Compared with a pure powershifting automatic transmission of planetary design, automated transmissions have efficiency and cost advantages. However, as the number of gears increases so too do the structural size, the design complexity and hence the manufacturing costs. Since, depending on their field of use, utility vehicles as a rule need a relatively large number of gears in order to achieve a given transmission spread and for efficient operation, it is expedient particularly for utility vehicle applications also to consider less expensive and more compactly configured mixed transmission forms, so-termed partial double clutch transmissions, in which besides a powershifting transmission or transmission section with a double clutch, a conventional transmission section, i.e. one which shifts with traction force interruption, for example a main transmission group or a downstream transmission that shifts with traction force interruption, such as a transfer box or axle transmission, is provided. Depending on the shift carried out, these partial double clutch transmissions behave like a conventional change-speed transmission, i.e. with the disadvantage of a traction force interruption if the gearshift takes place in the main transmission section or like a powershift transmission if the gearshift takes place in the double clutch transmission section.
For example, DE 10 2008 008 496 A1 describes a multi-stage transmission which corresponds in function to a partial double clutch transmission. The multi-stage transmission has a first and a second input shaft which, by means of the respective clutches of a double clutch, can be connected to a drive engine, and a countershaft to which the two input shafts are coupled by way of a first or a second input gearset with different gear ratios. A drive output shaft can be coupled selectively via various other gearsets to the countershaft. A two-directional gearshift between a first and a second gear can be carried out without traction force interruption and without further shifting processes by overlapped opening and closing of the two clutches, since the force flow in those gears only changes between the first and second gearset but passes on to the drive output by way of the same other gearset. The other gearshifts require a shift of the gear clutches involved, with the consequence of a traction force interruption.

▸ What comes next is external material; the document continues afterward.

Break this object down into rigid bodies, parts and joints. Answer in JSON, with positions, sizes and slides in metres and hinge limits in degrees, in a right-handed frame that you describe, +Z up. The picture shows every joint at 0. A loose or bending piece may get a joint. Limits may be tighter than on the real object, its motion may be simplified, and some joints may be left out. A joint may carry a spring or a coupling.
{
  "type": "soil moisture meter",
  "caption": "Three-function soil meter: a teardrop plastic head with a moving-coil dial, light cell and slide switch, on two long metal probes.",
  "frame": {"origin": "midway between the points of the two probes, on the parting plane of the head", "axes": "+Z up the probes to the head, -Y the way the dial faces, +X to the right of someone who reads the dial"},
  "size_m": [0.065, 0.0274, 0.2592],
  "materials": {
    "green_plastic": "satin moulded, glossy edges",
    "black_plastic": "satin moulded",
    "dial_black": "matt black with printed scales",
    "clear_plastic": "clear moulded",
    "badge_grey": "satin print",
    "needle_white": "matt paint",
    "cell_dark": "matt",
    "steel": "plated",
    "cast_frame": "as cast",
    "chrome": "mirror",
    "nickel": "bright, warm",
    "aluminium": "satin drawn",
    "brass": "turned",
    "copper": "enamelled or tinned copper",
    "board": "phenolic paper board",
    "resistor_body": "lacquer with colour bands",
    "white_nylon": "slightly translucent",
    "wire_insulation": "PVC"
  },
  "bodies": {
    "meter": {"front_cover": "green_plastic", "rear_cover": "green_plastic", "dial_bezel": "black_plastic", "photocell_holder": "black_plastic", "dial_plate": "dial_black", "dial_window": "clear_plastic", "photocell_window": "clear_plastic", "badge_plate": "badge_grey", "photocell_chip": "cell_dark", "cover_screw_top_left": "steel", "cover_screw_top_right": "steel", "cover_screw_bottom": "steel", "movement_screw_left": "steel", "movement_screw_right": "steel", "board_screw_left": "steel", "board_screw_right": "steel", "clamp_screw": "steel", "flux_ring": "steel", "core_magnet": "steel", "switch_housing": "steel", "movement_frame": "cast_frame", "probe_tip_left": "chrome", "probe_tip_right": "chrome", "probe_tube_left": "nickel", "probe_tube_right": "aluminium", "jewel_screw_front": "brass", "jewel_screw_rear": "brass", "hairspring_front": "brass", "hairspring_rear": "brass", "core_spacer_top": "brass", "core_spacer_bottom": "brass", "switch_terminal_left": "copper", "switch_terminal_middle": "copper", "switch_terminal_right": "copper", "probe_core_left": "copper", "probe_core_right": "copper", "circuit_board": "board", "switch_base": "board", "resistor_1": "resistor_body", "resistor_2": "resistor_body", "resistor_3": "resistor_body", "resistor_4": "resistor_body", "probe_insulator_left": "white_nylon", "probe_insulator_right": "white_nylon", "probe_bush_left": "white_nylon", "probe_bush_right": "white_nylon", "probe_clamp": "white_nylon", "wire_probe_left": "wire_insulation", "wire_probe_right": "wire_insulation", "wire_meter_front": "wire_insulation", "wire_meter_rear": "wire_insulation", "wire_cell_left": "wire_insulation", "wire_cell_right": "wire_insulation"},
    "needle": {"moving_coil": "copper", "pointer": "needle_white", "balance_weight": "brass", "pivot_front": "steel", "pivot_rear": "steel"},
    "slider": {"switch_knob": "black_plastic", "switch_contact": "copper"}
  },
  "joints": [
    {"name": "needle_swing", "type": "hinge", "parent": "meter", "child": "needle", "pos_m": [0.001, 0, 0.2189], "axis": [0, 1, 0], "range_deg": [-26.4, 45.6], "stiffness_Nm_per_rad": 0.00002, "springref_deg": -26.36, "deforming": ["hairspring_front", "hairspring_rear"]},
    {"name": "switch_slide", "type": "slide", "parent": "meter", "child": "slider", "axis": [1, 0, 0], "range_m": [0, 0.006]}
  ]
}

The comfort and performance deteriorations caused by a gearshift with traction force interruption are made even worse by the loss of supercharge pressure in turbocharged internal combustion engines. Exhaust gas turbochargers are used with most diesel engines and more recently in many Otto engines as well. An exhaust gas turbocharger has a turbine which makes use of the kinetic energy contained in the exhaust gas for driving a compressor which, for its part, draws in fresh air and passes it, after pre-compression, to the cylinders of the engine to boost its power. It is therefore driven by the exhaust gas flow, without any direct relationship to the engine speed. With a correspondingly high driving resistance, in addition to the speed loss caused by shifts with traction force interruption, insufficient turbocharging brings about a loss of traction power which, when a powerful acceleration is required in the lower engine speed range, is generally referred to as turbo lag. Thus, if the supercharge pressure of the supercharger first has to be built up, the suction torque needed for reaching the full-load torque of the engine is only available above a limiting supercharging speed. Since the quantity of air delivered is approximately proportional to the square of the supercharging speed, the time interval after an upshift under load between reaching the suction torque and the engine torque attainable when stationary is clearly perceptible as a traction power loss. Particularly in the case of utility vehicle diesel engines this time interval, and thus the transition into the supercharged operating range, is often particularly long.

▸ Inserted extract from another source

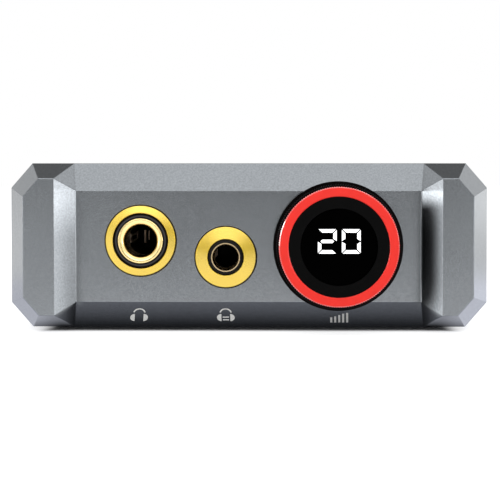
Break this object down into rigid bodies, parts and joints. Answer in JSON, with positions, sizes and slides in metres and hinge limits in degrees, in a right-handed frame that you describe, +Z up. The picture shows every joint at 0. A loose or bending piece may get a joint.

When a shift process takes place in the conventional section of the transmission, partial double clutch transmissions are as much affected by this problem as any conventional automated transmission. To avoid turbo lag, it is true that electrical or mechanical auxiliary drives of the exhaust gas turbocharger or auxiliary compressors are known, which are designed to increase the supercharge pressure if the engine is providing insufficient supercharging energy. These devices, however, are relatively expensive and take up additional structural fitting space.

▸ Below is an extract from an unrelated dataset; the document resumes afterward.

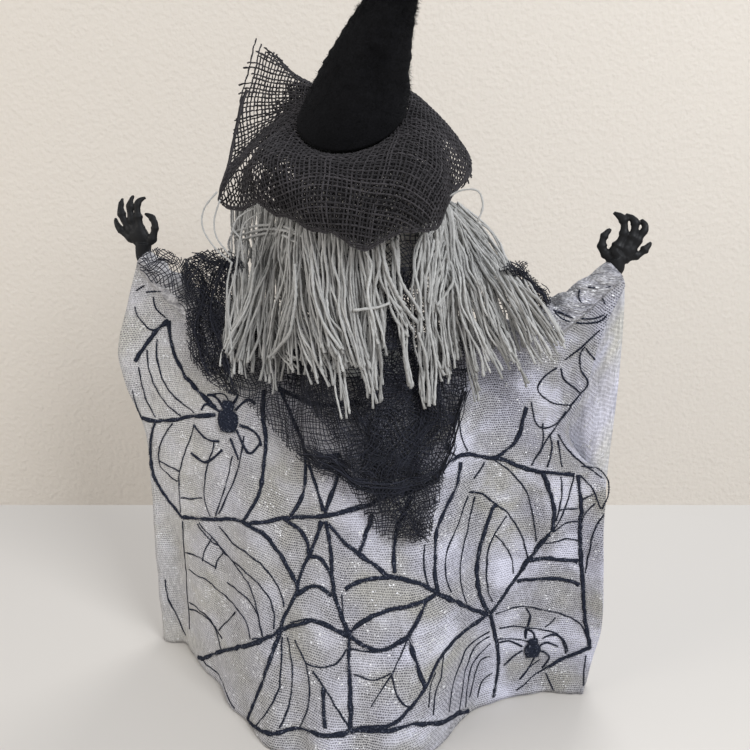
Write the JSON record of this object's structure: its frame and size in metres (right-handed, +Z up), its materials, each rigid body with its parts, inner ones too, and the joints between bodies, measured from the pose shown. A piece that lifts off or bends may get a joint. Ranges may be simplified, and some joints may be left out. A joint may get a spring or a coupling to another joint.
{
  "type": "seasonal doll figurine",
  "caption": "Standing seasonal doll in a knit robe with raised arms, a gauze cape, yarn hair and a tall felt hat, to decorate a shelf or table",
  "frame": {"origin": "on the floor, at the middle of the body cone's flat bottom", "axes": "+Z up, +X along the arms towards the side the hat leans to, +Y the way the doll faces"},
  "size_m": [0.2383, 0.137, 0.328],
  "materials": {
    "white_foam": "rough, closed-cell foam",
    "dowel_wood": "bare",
    "muslin": "plain weave, matt",
    "steel_wire": "plain drawn wire",
    "black_plastic": "satin, moulded",
    "silver_knit": "fine open knit with glitter",
    "flocked_print": "matt flock, blue-black",
    "black_gauze": "loose open weave, matt",
    "grey_yarn": "soft twisted yarn, matt",
    "dark_sacking": "coarse open weave, matt",
    "black_felt": "matt, slightly hairy"
  },
  "bodies": {
    "root": {"arm_wire": "steel_wire", "body_cone": "white_foam", "gauze_cape": "black_gauze", "hair_back_01": "grey_yarn", "hair_back_02": "grey_yarn", "hair_back_03": "grey_yarn", "hair_back_04": "grey_yarn", "hair_back_05": "grey_yarn", "hair_back_06": "grey_yarn", "hair_back_07": "grey_yarn", "hair_back_08": "grey_yarn", "hair_back_09": "grey_yarn", "hair_back_10": "grey_yarn", "hair_back_11": "grey_yarn", "hair_back_12": "grey_yarn", "hair_back_13": "grey_yarn", "hair_back_14": "grey_yarn", "hair_back_15": "grey_yarn", "hair_right_01": "grey_yarn", "hair_right_02": "grey_yarn", "hair_right_03": "grey_yarn", "hair_right_04": "grey_yarn", "hair_right_05": "grey_yarn", "hair_right_06": "grey_yarn", "hair_right_07": "grey_yarn", "hair_right_08": "grey_yarn", "hair_side_left_01": "grey_yarn", "hair_side_left_02": "grey_yarn", "hair_side_right_01": "grey_yarn", "hair_side_right_02": "grey_yarn", "hand_left": "black_plastic", "hand_right": "black_plastic", "hat_brim": "dark_sacking", "hat_cone": "black_felt", "head": "muslin", "neck_dowel": "dowel_wood", "robe": "silver_knit", "spider_large": "flocked_print", "spider_small": "flocked_print", "web_print": "flocked_print"}
  },
  "joints": []
}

From the previously unpublished patent application DE 10 2010 028 076.3 a method is known for controlling shifts in an automated change-speed transmission with an upstream hydrodynamic starting and braking element, by means of which during a traction shift the occurrence of a traction power loss of a turbocharged drive engine while the load is building up after the shift, can be avoided. In this case a hydrodynamic torque converter with a pump impeller wheel, a turbine wheel and a guide wheel, or a hydrodynamic clutch in the absence of a guide wheel, is provided, wherein by way of a bridging clutch the pump impeller can be connected to an intermediate shaft itself connected to a transmission input shaft, and the turbine wheel can be connected to the intermediate shaft by a freewheel clutch and can be braked relative to a fixed housing by means of a turbine brake. The load is reduced for disengaging the gear at the beginning of the traction shift while maintaining the engine torque delivered by the drive engine by building up a correspondingly high resistance torque, in that the turbine brake is at least partially closed and the torque transmitted by the starting and braking element to the turbine brake is adjusted to the engine torque of the drive engine. In this way the gear can be disengaged while largely free from torque. After the synchronization and engagement of the target gear, the turbine brake is opened again so that the load corresponding to the new gear is applied to the engine. Since the engine torque is not reduced in order to decrease the load, the disturbing drop of the engine torque delivered spontaneously under load by the turbocharged drive engine does not take place.
In the known method the effect of turbo lag is reduced by means of a hydrodynamic converter or its turbine brake. But in a partial double clutch transmission no such starting and braking element is present, but instead, a double clutch is provided. Accordingly the known method cannot be applied to the problem of turbo lag during a shifting process in a partial double clutch transmission.